Parallel I/O

Experimental html version of downloadable textbook, see http://www.tacc.utexas.edu/~eijkhout/istc/istc.html

47 Parallel I/O

Parallel I/O is a tricky subject. You can try to let all processors jointly write one file, or to write a file per process and combine them later. With the standard mechanisms of your programming language there are the following considerations:

• On clusters where the processes have individual file systems, the only way to write a single file is to let it be generated by a single processor.
• Writing one file per process is easy to do, but

• You need a post-processing script;
• if the files are not on a shared file system (such as Lustre ), it takes additional effort to bring them together;
• if the files are on a shared file system, writing many files may be a burden on the metadata server.
• On a shared file system it is possible for all files to open the same file and set the file pointer individually.
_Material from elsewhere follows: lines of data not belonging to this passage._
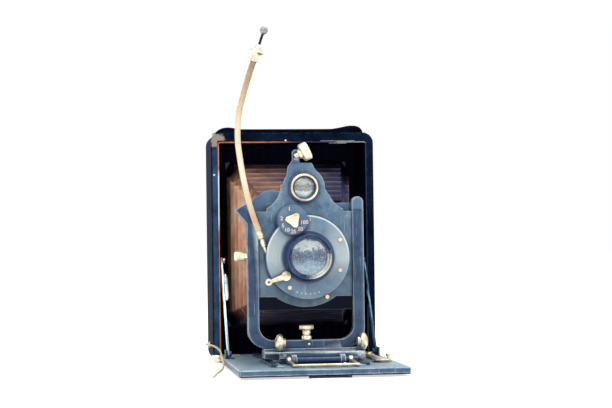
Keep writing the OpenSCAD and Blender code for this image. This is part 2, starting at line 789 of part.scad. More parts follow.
// A lens of revolution: flat edge, both faces bulging by a parabola
function bulge(r, y_edge, depth, n) = [for (i = [0 : n]) [r * (1 - i / n), y_edge + depth * (1 - pow(1 - i / n, 2))]];

module front_glass() {
    front = cover_front - barrel_reach;
    color("#9db4c6", 0.5) on_lens() turned(concat(
        bulge(glass_r, front + 3, -2.4, 8), [[0, front + 7], [10.4, front + 7], [glass_r, front + 6.8]]));
}

module rear_cell() {
    color("#20262f") on_lens() turned([
        [10.1, case_back - 1.4], [12.4, case_back - 1.4], [12.4, case_back + 9.4], [9.4, case_back + 9.4],
        [9.4, case_back + 8.6], [10.1, case_back + 8.6]]);
}

module rear_glass() {
    color("#9db4c6", 0.5) on_lens() turned(concat(
        [[10.1, case_back + 4.2], [10.1, case_back + 6.6], [9.3, case_back + 6.6]],
        bulge(9.2, case_back + 6.6, 1.8, 6), [[0, case_back + 4.2]]));
}

// Finder: a threaded ring round its glass, let into the panel
module finder_ring() {
    color("#d9cfb0") on_lens() translate([finder_x, 0, finder_z]) turned([
        [finder_r, panel_back + 2.8], [6.9, panel_back + 2.8], [6.9, panel_front], [9.9, panel_front],
        [9.9, panel_front - 1.4], [8.6, panel_front - 1.4], [8.5, panel_front - 3.2], [7.4, panel_front - 3.6],
        [7, panel_front - 2.6], [finder_r, panel_front - 2.2]]);
}

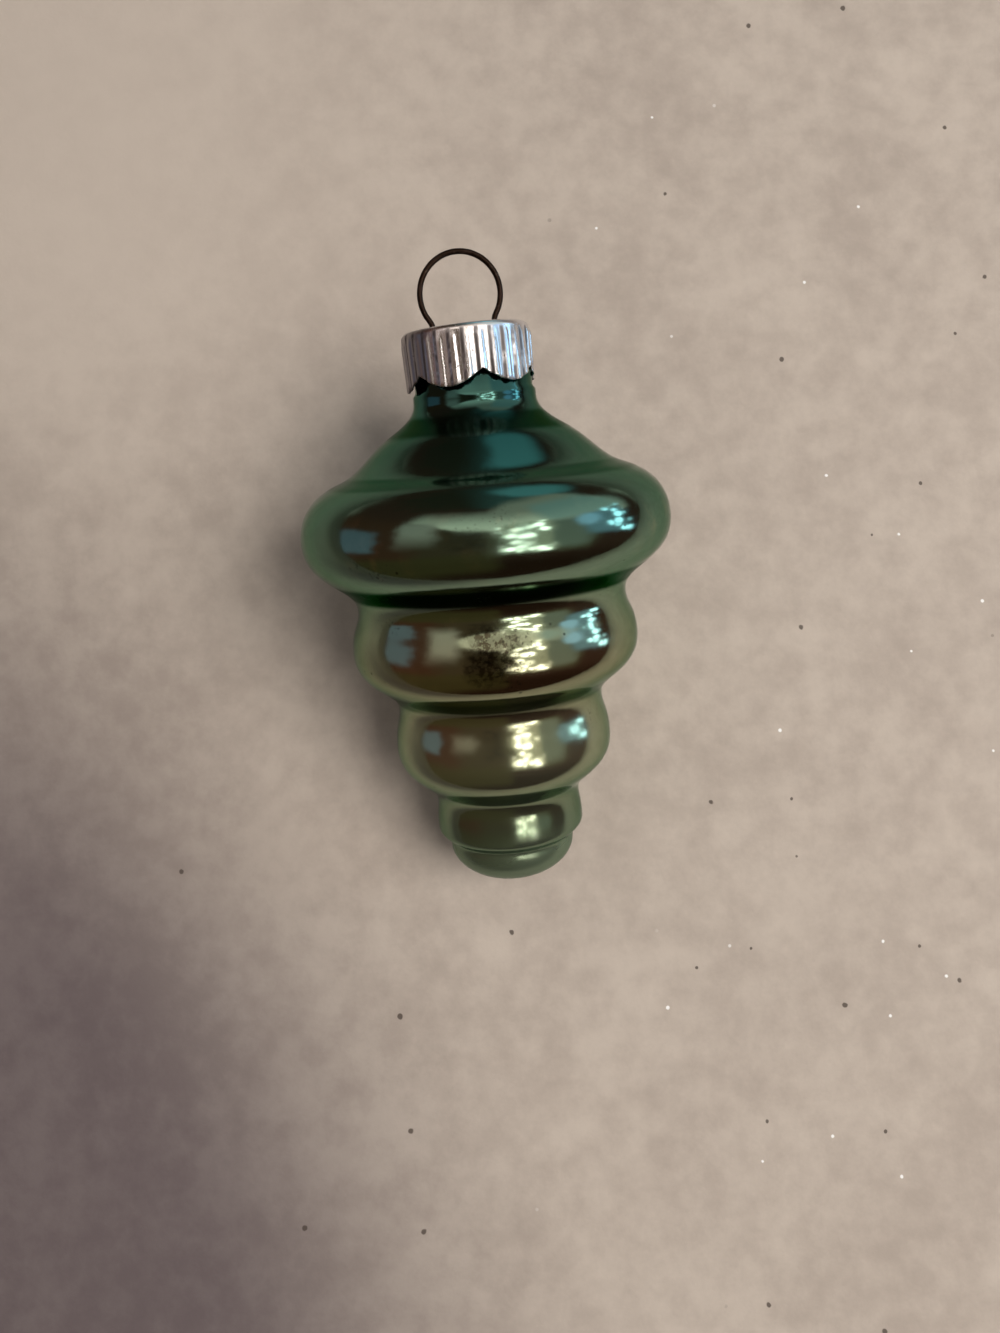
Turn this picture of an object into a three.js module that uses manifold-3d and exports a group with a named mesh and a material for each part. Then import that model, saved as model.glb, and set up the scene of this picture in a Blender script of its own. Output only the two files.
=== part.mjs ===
// A blown mercury glass ornament: a stack of rounded rings in glass, silvered on the inside,
// with a fluted metal cap on its neck and a spring wire hanger through the cap.
// Millimetres. +Z runs up the ornament's axis and +X across the wire loop.
// The origin is the hang point, the inside top of the loop.

import * as THREE from "three";
import { mergeVertices } from "three/addons/utils/BufferGeometryUtils.js";
import Module from "manifold-3d";

const wasm = await Module();
wasm.setup();

const DEGREE = Math.PI / 180;

// Wire hanger
const WIRE_DIAMETER = 0.7;
const LOOP_INSIDE_DIAMETER = 9.1;
const LOOP_END_ANGLE = 24 * DEGREE;     // how far below its widest place the round loop ends
const LOOP_TAPER_HEIGHT = 1.5;          // from the round loop's ends down to the straight legs
const LEG_SPACING = 7.6;
const BEND_ABOVE_CAP = 0.5;             // the straight legs start this far above the cap
const HANGER_TRAVEL = 3;                // how far the hanger slides up through the cap
const LEG_SPLAY_LENGTH = 5;
const LEG_FOOT_LENGTH = 2;
const HOLE_CLEARANCE = 0.3;
const LEG_CLEARANCE = 0.3;              // from the splayed feet to the lining

// Metal cap
const CAP_SHEET = 0.25;
const CAP_HEIGHT = 7;                   // from its top to the tips of its scallops
const CAP_CORNER_RADIUS = 1.2;
const CAP_CLEARANCE = 0.3;
const FLUTES = 30;
const FLUTE_DEPTH = 0.25;
const SCALLOPS = 6;
const SCALLOP_DEPTH = 1.7;
const NOTCH_ANGLE = 12 * DEGREE;        // from the front round to the nearest notch

// Glass, from the neck down to the tip
const GLASS_WALL = 0.6;
const NECK_SEAT_DIAMETER = 14.6;        // under the cap
const NECK_DIAMETER = 15.3;             // below the cap
const NECK_STEP = 0.5;
const NECK_LENGTH = 0.65;
const SHOULDER = { diameter: 24.1, below: 4.5, slope: 36 * DEGREE };
const CREASE = { diameter: 35.9, below: 4.45, slope: 19 * DEGREE };
// each ring's widest place lies this far below the waist above it, and its own waist below that
const FIRST_RING = { diameter: 46.9, below: 7, waistDiameter: 34.7, waistBelow: 9 };
const SECOND_RING = { diameter: 37.2, below: 5.7, waistDiameter: 27, waistBelow: 7.8 };
const THIRD_RING = { diameter: 28.6, below: 5.6, waistDiameter: 19.2, waistBelow: 7.7 };
const FOURTH_RING = { diameter: 19.7, below: 3.8, waistDiameter: 16.6, waistBelow: 2.2 };
const TIP = { diameter: 16.7, below: 0.8, height: 4.9 };

// Silver lining: a film in life, given a body here
const LINING_GAP = 0.3;
const LINING_THICKNESS = 0.3;
const LINING_BELOW_RIM = 1;

// How far each curve keeps its direction, as a share of the height or length that it covers
const CREST_FULLNESS = 0.58;
const WAIST_FULLNESS = 0.39;
const SHOULDER_FULLNESS = 0.33;
const TAPER_FULLNESS = 0.33;
const SPLAY_FULLNESS = 0.5;
const NECK_FILLET = 2.1;

// Facets
const GLASS_SEGMENTS = 40;
const LINING_SEGMENTS = 20;
const CURVE_STEPS = 3;
const CORNER_STEPS = 3;
const FLUTE_FACETS = 2;
const HOLE_SEGMENTS = 16;
const WIRE_STEPS = 64;
const WIRE_SIDES = 8;
const MERGE_DISTANCE = 1e-4;

// Places that follow from the sizes, going down from the hang point
const wireRadius = WIRE_DIAMETER / 2;
const loopRadius = LOOP_INSIDE_DIAMETER / 2 + wireRadius;
const loopCentreZ = -LOOP_INSIDE_DIAMETER / 2;
const loopEndZ = loopCentreZ - loopRadius * Math.sin(LOOP_END_ANGLE);
const legX = LEG_SPACING / 2;
const legTopZ = loopEndZ - LOOP_TAPER_HEIGHT;
const capTopZ = legTopZ - BEND_ABOVE_CAP;
const capUndersideZ = capTopZ - CAP_SHEET;
const capCornerZ = capTopZ - CAP_CORNER_RADIUS;
const capEdgeZ = capTopZ - CAP_HEIGHT;
const capInsideRadius = NECK_SEAT_DIAMETER / 2 + CAP_CLEARANCE;
const rimZ = capUndersideZ - CAP_CLEARANCE;
const neckStepTopZ = capEdgeZ - CAP_CLEARANCE;
const neckStepZ = neckStepTopZ - NECK_STEP;
const neckFootZ = neckStepZ - NECK_LENGTH;
const liningDepth = GLASS_WALL + LINING_GAP;
const boreRadius = NECK_SEAT_DIAMETER / 2 - liningDepth - LINING_THICKNESS;

function toSolid(geometry) {
  const bare = geometry.clone();
  bare.deleteAttribute("normal");
  bare.deleteAttribute("uv");
  const merged = mergeVertices(bare, MERGE_DISTANCE);
  const corners = Array.from(merged.index.array);
  const triangles = [];
  for (let i = 0; i < corners.length; i += 3) {
    const triangle = corners.slice(i, i + 3);
    // a triangle that shrank to a line at a pole is left out
    if (new Set(triangle).size === 3) {
      triangles.push(...triangle);
    }
  }
  const mesh = new wasm.Mesh({
    numProp: 3,
    vertProperties: new Float32Array(merged.attributes.position.array),
    triVerts: new Uint32Array(triangles),
  });
  return new wasm.Manifold(mesh);
}

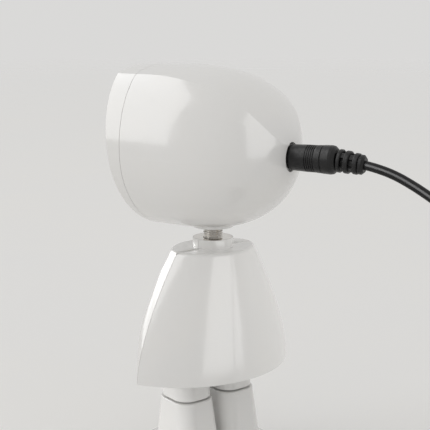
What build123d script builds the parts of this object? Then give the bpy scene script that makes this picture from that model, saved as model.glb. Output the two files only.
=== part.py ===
from build123d import *
import math
import os

# Small desk figure with a lamp head: a round base, two boots, two thighs, a hollow torso
# in two shells, a threaded neck stud and a hollow head that turns on it. A low-voltage
# lead plugs into the back of the head.
#
# Frame: millimetres, +Z up, the figure faces -Y, its own left side is +X. The origin is
# on the floor under the neck axis. The head and the lead are drawn facing -Y, on the
# same axis, and are turned by HEAD_TURN at the end.

# ------------------------------------------------------------------ driving dimensions
HEAD_TURN = 24.0        # how far the head looks to the figure's left, degrees
WALL = 2.0              # wall of every moulded shell
SEAM = 0.16             # gap between two shells that meet edge to edge

# base
BASE_R = 29.0
BASE_Y = -4.0           # the base and the legs sit a little ahead of the neck
BASE_TOP = 5.0
SKIRT_BOTTOM = 0.3      # the cover's skirt stops above the floor, the pad carries
PAD_R = 26.4
PAD_T = 0.8
WEIGHT_T = 2.6

# legs
LEG_X = 10.8
BOOT_BASE = (18.8, 26.4)
BOOT_HEEL = 1.0         # the sole sits this much behind the leg's axis
BOOT_TOP = (17.8, 19.8)
BOOT_BASE_R = 5.4
BOOT_TOP_R = 6.6
BOOT_TOP_Z = 29.4
THIGH = (16.6, 18.6)
THIGH_R = 6.4
THIGH_Z = (29.9, 43.8)
SPIGOT = (11.0, 13.0)
SPIGOT_R = 3.0
SPIGOT_BOTTOM = 20.0
BOLT_R = 2.0
BOLT_TOP = 60.0

# torso
TORSO_Z = (41.8, 91.7)
TORSO_SEAM_Y = 1.0
TORSO_W = (18.5, 38.2)      # half width at the top and at the hem
TORSO_REAR = (14.6, 23.4)   # depth behind the neck axis, top and hem
TORSO_FRONT = (14.6, 20.6)  # depth ahead of the neck axis, top and hem
TORSO_POWER = 1.55          # how quickly the bell opens below the shoulder
TORSO_LEVELS = (0.0, 0.14, 0.3, 0.48, 0.62, 0.74, 0.87, 1.0)
TORSO_FLAT_FROM = 0.55      # below this level the front turns from oval to a plain arc
SHOULDER_R = 1.8
COLLAR_R = 8.1
COLLAR_TOP = 95.4
HIP_PLATE_Z = (43.8, 46.2)
HIP_BLOCK = (38.0, 16.0)
HIP_BLOCK_TOP = 54.0
LUG_X = 24.0
LUG_REAR_Y = 9.8
LUG_FRONT_Y = -8.2

# neck
STUD_R = 4.0
STUD_Z = (79.0, 115.5)
RUNNING_GAP = 0.06          # radial clearance of the turning bush on the stud
NUT_FLATS = 13.0
NECK_WASHER_R = 7.7
NECK_WASHER_T = 0.8
BOSS_BOTTOM = 99.8
BOSS_FLOOR = 106.0
CLIP_T = 1.0
CLIP_R = 6.1
BUSH_BOTTOM = BOSS_BOTTOM + 0.3 + CLIP_T
BUSH_R = 6.6
BUSH_FLANGE_R = 8.8
BUSH_TOP = 107.6

# head
HEAD_Z = 130.0              # level where the bowl is widest
HEAD_Y = -3.5               # and its place along Y
HEAD_HALF_X = 36.5
HEAD_DOWN = 30.2            # from the widest level to the bottom
HEAD_UP = 38.0              # and to the top, which the roof cuts off
HEAD_REAR = 37.7            # from the widest section to the back
HEAD_FRONT = 46.0           # and to its open mouth, which the face cuts off
HEAD_FULLNESS = 0.64        # Bezier handle of the rear, 0.55 is an ellipse, more is squarer
HEAD_MOUTH = 0.90           # how wide the mouth is, as a share of the widest section
HEAD_TAPER = 0.98           # and two thirds of the way to it
ROOF_AXIS_Z = 95.0          # the roof is a barrel around this line, along Y
ROOF = (                    # (y, radius) along it
    (-45.0, 68.4),
    (-15.5, 69.0),
    (-2.5, 68.5),
    (7.0, 67.0),
    (17.0, 63.1),
    (25.5, 56.1),
    (31.5, 46.5),
    (35.5, 33.0),
)
FACE_Y = -25.6              # the face's place at HEAD_Z
FACE_LEAN = 10.0            # the face and the seam lean forward at the top, degrees
SEAM_LEAN = 3.7
HEAD_SEAM_Y = -20.2
FACE_BORDER = 6.0
LIP_T = 1.05                # the lip inside the seam
LIP_LENGTH = 1.8
FRAME_Y = (-16.2, -14.2)    # the plate across the head behind the lip
HEAD_SCREWS = ((25.5, 12.0), (25.5, -13.0), (-25.5, 12.0), (-25.5, -13.0))
POST_R = 3.0
LED_BOARD_R = 20.0
LED_BOARD_T = 1.6
LED_RING_R = 12.0
LED_COUNT = 12

# power socket and plug, both on the line x = 0, z = PLUG_Z of the head
PLUG_Z = 129.8
DRIVER_Y = (-12.0, -10.6)
JACK_Y = (20.5, 32.2)
JACK_R = 4.2
SOCKET_R = 2.85
PLUG_R = 2.75
PIN_R = 1.0
PIN_BORE_R = 1.06
PLUG_NOSE_Y = 32.6
PLUG_END_Y = 52.4
RELIEF_LENGTH = 10.9
RELIEF_DROOP = 6.0          # degrees that the strain relief hangs below the plug's line

# lead
CORD_D = 3.5
COIL_X = 43.5
COIL_Y = 100.0
COIL_MID_R = 20.0
COIL_HALF_W = CORD_D
COIL_LAYERS = 4
TIE_T = 0.8
USB_Z = 4.0

# route of the free stretch, head frame: out of the relief, down, and round to the coil
ROUTE = (
    (0.0, 62.2, 128.8),
    (0.0, 71.0, 127.5),
    (0.0, 84.0, 121.4),
    (3.0, 98.0, 113.6),
    (10.0, 110.5, 101.0),
    (18.0, 119.5, 83.5),
    (23.5, 124.6, 62.5),
    (25.0, 126.8, 40.0),
    (23.6, 126.6, 20.5),
    (22.3, 122.5, 9.1),
    (20.9, 112.7, 1.9),
    (20.0, 100.0, 1.75),
)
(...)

This can be difficult if the amount of data per process is not uniform.

Illustrating the last point:

// pseek.c
FILE *pfile;
pfile = fopen("pseek.dat","w");
fseek(pfile,procid*sizeof(int),SEEK_CUR);
fseek(pfile,procid*sizeof(char),SEEK_CUR);
fprintf(pfile,"%d\n",procid);
fclose(pfile);


MPI also has its own portable I/O: MPI I/O , for which see chapter~ MPI topic: File I/O .

Alternatively, one could use a library such as hdf5 .